Flashcards in Nucleotide Structure & Function Deck (26):
What are nucleotides?
Nucleotides are the building blocks of nucleic acids.
What are nucleotides made of?
Nucleotides are made of a nitrogenous base (what differs), a pentose (5-carbon sugar of backbone), and 1 to 3 phosphates (backbone and energy).
What are purines?
Purines are Adenine (A) and Guanine (G) found in both DNA and RNA. (Remember: 2 syllables = 2 rings!)
What are other purine metabolites not found in nucleic acids?
Xanthine, Hypoxanthine, Uric Acid
What are pyrimidines?
Cytosine (C) in both DNA and RNA. Thymine (T) in DNA. Uracil (U) in RNA. (Remember: 1 ring only!)
What is keto-enol tautomerism?
Electrons are floating around due to the double bonds of rings. This allows these isomers to readily interconvert, affecting the fidelity of DNA replication. (Remember: Lactam is keto. Lactim is enol.)
What two types of pentose are found in nucleic acids?
DNA has 2-deoxyribose. RNA has ribose.
Why is RNA less stable than DNA?
Presence of extra OH in ribose makes RNA less stable because the OH will react with highly charged phosphates of the backbone, causing the strand to break.
What is a nucleoside?
Nucleosides are formed by covalently linking a base to the 1'C of a pentose. If that pentose is deoxyribose, it is a deoxyribonucleoside. If that pentose is ribose, it is a ribonucleoside.
What configuration does the nucleoside prefer?
It can be in syn or anti but prefers anti.
When does a nucleoside become a nucleotide?
When 1, 2, or 3 phosphates attach to the pentose (most commonly to the 5'C).
Why are nucleoside di- and tri-phosphates high energy compounds?
They have hydrolytic energy associated with the acid-anhydride bonds.
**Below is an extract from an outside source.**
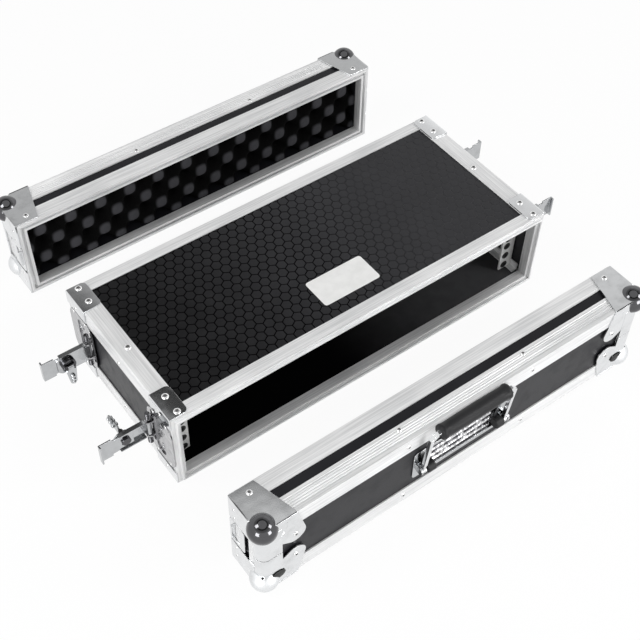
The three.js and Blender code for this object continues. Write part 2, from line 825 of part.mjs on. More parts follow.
function addBody() {
  const body = new THREE.Group();
  body.position.z = baseHeight;
  rackCase.add(body);

  const reachY = halfDepth - closingWeb - fit;
  const across = halfWidth - frameBand - fit;
  const topHigh = [caseHeight - panelInner, caseHeight - skinDepth];
  const topPanel = block([-across, across], [-reachY, reachY], topHigh);
  const bottomPanel = block([-across, across], [-reachY, reachY], [skinDepth, panelInner]);
  piece(body, 'top_panel', topPanel, 'laminate');
  piece(body, 'bottom_panel', bottomPanel, 'laminate');
  const endHigh = [frameBand + fit, caseHeight - frameBand - fit];
  const endPanel = block([halfWidth - panelInner, halfWidth - skinDepth], [-reachY, reachY], endHigh);
  piece(body, 'right_end_panel', endPanel, 'laminate');
  piece(body, 'left_end_panel', mirrored(endPanel, 'x'), 'laminate');

  const frame = bodyClosingFrame().translate(0, -halfDepth, caseHeight / 2);
  piece(body, 'front_closing_frame', frame, 'aluminium');
  piece(body, 'rear_closing_frame', mirrored(frame, 'y'), 'aluminium');

  const topRight = edgeAngle();
  const bottomRight = mirrored(topRight, 'z').translate(0, 0, caseHeight);
  piece(body, 'top_right_edge_angle', topRight, 'aluminium');
  piece(body, 'top_left_edge_angle', mirrored(topRight, 'x'), 'aluminium');
  piece(body, 'bottom_right_edge_angle', bottomRight, 'aluminium');
  piece(body, 'bottom_left_edge_angle', mirrored(bottomRight, 'x'), 'aluminium');

  const rail = rackRail();
  piece(body, 'front_right_rack_rail', rail, 'zinc');
  piece(body, 'front_left_rack_rail', mirrored(rail, 'x'), 'zinc');
  piece(body, 'rear_right_rack_rail', mirrored(rail, 'y'), 'zinc');
  piece(body, 'rear_left_rack_rail', mirrored(mirrored(rail, 'x'), 'y'), 'zinc');
}

// One latch. The turn places the drawn rear right latch at its own corner of the body.
// A raised wing stands square to its cam, and the cam's turn is counted from the lid's side.
function addLatch(name, side, end, turn, camTurn, raised) {
  const latch = new THREE.Group();
  const hinge = [side * (halfWidth + hingeOut), end * (halfDepth - hingeInset)];
  latch.position.set(...hinge, baseHeight + caseHeight / 2);
  latch.rotation.set(...turn);
  rackCase.add(latch);
  piece(latch, `${name}_latch_dish`, latchDish(), 'chrome');

  const swing = new THREE.Group();
  swing.rotation.z = -Math.PI / 2;
  latch.add(swing);
  piece(swing, `${name}_latch_arm`, latchArm(), 'chrome');
  const hook = piece(swing, `${name}_latch_hook`, latchHook(), 'chrome');
  hook.position.y = -hookTravel * Math.abs(camTurn) / Math.PI;

  const cam = new THREE.Group();
  cam.position.y = camAt;
  cam.rotation.x = camTurn;
  swing.add(cam);
  piece(cam, `${name}_latch_cam`, latchCam(), 'chrome');
  const fold = new THREE.Group();
  fold.position.x = bossOut + foldOut;
  fold.rotation.z = raised ? -Math.PI / 2 : 0;
  cam.add(fold);
  piece(fold, `${name}_latch_wing`, latchWing(), 'chrome');
}

function addLatches() {
  const quarter = Math.PI / 2;
  addLatch('front_left', -1, -1, [0, 0, Math.PI], 0, true);
  addLatch('front_right', 1, -1, [Math.PI, 0, 0], 0, true);
  addLatch('rear_left', -1, 1, [0, Math.PI, 0], quarter, false);
  addLatch('rear_right', 1, 1, [0, 0, 0], -quarter, false);
}

function addLid(name, sides, hasHandle, place, turn) {
  const lid = new THREE.Group();
  lid.position.set(0, place, baseHeight);
  lid.rotation.z = turn;
  rackCase.add(lid);
  piece(lid, `${name}_lid_face_panel`, lidFacePanel(hasHandle), 'laminate');
  piece(lid, `${name}_lid_walls`, lidWalls(), 'laminate');
  piece(lid, `${name}_lid_closing_frame`, lidClosingFrame(), 'aluminium');
  piece(lid, `${name}_lid_outer_frame`, lidOuterFrame(), 'aluminium');
  piece(lid, `${name}_lid_foam`, lidFoam(), 'foam');

  const top = ballCorner();
  const bottom = mirrored(top, 'z').translate(0, 0, caseHeight);
  piece(lid, `${name}_lid_corner_top_${sides[0]}`, top, 'chrome');
  piece(lid, `${name}_lid_corner_top_${sides[1]}`, mirrored(top, 'x'), 'chrome');
  piece(lid, `${name}_lid_corner_bottom_${sides[0]}`, bottom, 'chrome');
  piece(lid, `${name}_lid_corner_bottom_${sides[1]}`, mirrored(bottom, 'x'), 'chrome');

  const strike = strikePlate().translate(halfWidth, 0, caseHeight / 2);
  piece(lid, `${name}_lid_strike_${sides[0]}`, strike, 'chrome');
  piece(lid, `${name}_lid_strike_${sides[1]}`, mirrored(strike, 'x'), 'chrome');
  return lid;
}

function addHandle(lid) {
  piece(lid, 'handle_dish', handleDish(), 'chrome');
  const bail = new THREE.Group();
  bail.position.set(0, lidDepth + pivotStandoff, handlePivotZ);
  bail.rotation.x = -handleTilt;
  lid.add(bail);
  piece(bail, 'handle_bail', handleBail(), 'chrome');
  piece(bail, 'handle_grip', handleGrip(), 'rubber');
}

addBody();
addLatches();
addLid('rear', ['right', 'left'], false, halfDepth + rearGap, 0);
addHandle(addLid('front', ['left', 'right'], true, -halfDepth - frontGap, Math.PI));

export default rackCase;
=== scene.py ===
"""The looks of a two-unit 19 inch rack case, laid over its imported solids.

Metres, +Z up. X runs along the case and Y from the front lid to the rear lid. The body stands
between its two lids, which are off, and the four latches are swung open.
"""
import math

import bmesh
import bpy
import numpy as np
from mathutils import Matrix, Vector


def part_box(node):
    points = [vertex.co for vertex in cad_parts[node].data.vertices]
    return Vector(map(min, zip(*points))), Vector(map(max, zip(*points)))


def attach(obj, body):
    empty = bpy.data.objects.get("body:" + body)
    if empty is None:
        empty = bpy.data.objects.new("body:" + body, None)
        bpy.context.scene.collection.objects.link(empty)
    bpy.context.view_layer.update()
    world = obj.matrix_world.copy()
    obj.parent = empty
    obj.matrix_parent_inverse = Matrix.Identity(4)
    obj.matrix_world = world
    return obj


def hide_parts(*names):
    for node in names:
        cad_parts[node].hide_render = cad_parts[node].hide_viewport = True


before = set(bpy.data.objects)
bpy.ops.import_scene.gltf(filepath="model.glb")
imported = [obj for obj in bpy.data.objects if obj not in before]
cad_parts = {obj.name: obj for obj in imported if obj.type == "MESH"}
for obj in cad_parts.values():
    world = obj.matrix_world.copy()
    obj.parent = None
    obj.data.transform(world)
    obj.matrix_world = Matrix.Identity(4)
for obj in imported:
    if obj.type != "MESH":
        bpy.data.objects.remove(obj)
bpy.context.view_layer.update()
mm = 0.001


# The studio. A white floor without a seam, two high and two low square lamps round the camera, a
# large screen on the right, and a long lens that looks down over the front left corner.
image_width = 640
focal_pixels = 1158.6
film_width = 36.0
camera_place = np.array([-547.4, -734.0, 1065.9]) * mm
camera_azimuth, camera_fall, camera_roll = np.radians([37.31, 49.46, 1.28])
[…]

What is the most important function of nucleotides?
They are precursors of nucleic acids and DNA is the carrier of genetic info.
How do nucleotides function as carriers of energy?
Negative oxygens repel one another so it is energetically favorable to separate but requires energy to cleave bond. Cleaving uses energy to generate a lot more energy.
How do nucleotides function as carriers of specific building blocks?
A phosphate can be cleaved and still attach what is left to something else, then cleave remaining phosphates for energy there also.
What is an example of nucleotides functioning as carriers of energy?
High energy bonds of ATP and GTP
What is an example of nucleotides functioning as carriers of specific building blocks?
UDP-glucose donates sugars in the synthesis of glycogen and glycoproteins.
What is an example of nucleotides functioning as regulatory signals?
Second messengers like cAMP and cGMP mediate the response from certain hormones.
What is an example of nucleotides functioning as methyl donors?
S-Adenosylmethionine (+ ATP) donates methyl groups in certain metabolic pathways.
What is an example of nucleotides functioning as coenzymes in oxidation-reduction reactions?
Niacin, Nicotinamide, or Tryptophan ---> NAD+ (+ATP) ---> NADP+
Riboflavin (+ ATP) ---> Flavin mononucleotide (+ADP)
---> Flavin adenine dinucleotide
What is an example of a nucleotide functioning as a coenzyme in metabolism?
Coenzyme A carries acyl groups (fatty acids) in metabolism.
Why are drugs usually nitrogenous base analogs?
Nucleotides are so important to cell functions that biochemistry can be adjusted by adding something that looks like a nucleotide.
What two drugs are nitrogenous base analogs?
5-Fluorouracil is anti-cancer agent that inhibits replication of cancer cell.
Azidothymidine (AZT) is anti-HIV drug that interrupts replication of HIV virus.
In Keto-Enol Tautomerism, what is Lactam?
Lactam is Uracil in the keto form because the top group is a carbonyl (C=O).
In Keto-Enol Tautomerism, what is Lactim?
Lactim is Uracil in the enol form because the top group is a hydroxyl (OH).